There are three principal groups of characters, each representing a different social strata. The Schlegels — principally the older sisters, Margaret and Helen — are members of the leisure class, having old money and intellectual rather than professional pursuits. The Wilcoxes represent the rising middle class. And the Basts are working class, living on the edge of extreme poverty, at the mercy of those above them. These three families, thrown together by the cultural shifts happening around them, entangle their lives, with tragic consequences.
However, all of these characters share a flaw, which directly contributes to the tragedy. They all isolate themselves, a pervasive modern problem that Forster presciently portrays here. No character has a real community or sense of belonging. The Schlegels, particularly Margaret, separate themselves via their eccentricities, their insular family life and their intellectual pursuits, which help them avoid emotional entanglements. But the sisters, at least, long for connection. Margaret wants to belong to a community; Helen craves romance. Yet they keep failing to find the connection they seek. The Wilcoxes hold themselves aloof with their antiquated social principles, their hasty judgments of others and their unspoken sense of inferiority to the moneyed upper classes. Leonard Bast is separated not only by his class, but by his refusal to settle for his lot in life, which he is told he must accept. He tries to hold himself to an ideal he has only read about in novels, which leads him into a marriage that he know will be bad and that estranges him from his family.
That is why the novel begins and ends with a house: Howards End. It isn’t a grand estate, but it represents a sense of continuity and belonging, of something that will endure. The Schlegel girls instinctively feel at home at Howards End, and the Wilcoxes are loathe to give it up, even though they don’t really value it. When Margaret forms a rare true connection with the first Mrs. Wilcox, she wants to leave Margaret Howards End, because she understands its importance and feels that Margaret will likewise value it, protect it and pass it on. In a world of change and upheaval, Howards End is a constant, and lives that are lived there, however quiet, are meaningful lives.
Howards End is not as much of a pleasure to read as A Room With a View. There are certainly passages where Forster wanders off into obtuseness or inserts too much authorial opinion. But it’s a valuable book to read, to understand this time in history, and perhaps even shed some light on our modern discontents.

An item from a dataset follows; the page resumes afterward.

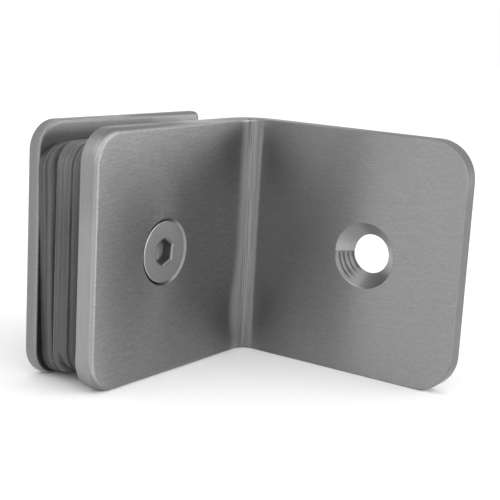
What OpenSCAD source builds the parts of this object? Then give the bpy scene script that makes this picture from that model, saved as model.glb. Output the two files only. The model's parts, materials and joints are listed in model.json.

Its an interesting book. Its well written, but I don't think its that great. As I read the book, I had a hard time following who was talking, how time was handled, and spent a lot of time backtracking.
The story was interesting, but only because I enjoyed learning about how the Schlegal sisters friends and companions. As a modern woman, I was absolutely appalled at how Margaret Schlegal accepted a marriage proposal from Mr. Wilcox. As for Leonard, his story is important, but it isn't a large part of the book. He's pretty much only there as a project for the two Sisters and as a comparison to Mr. Wilcox.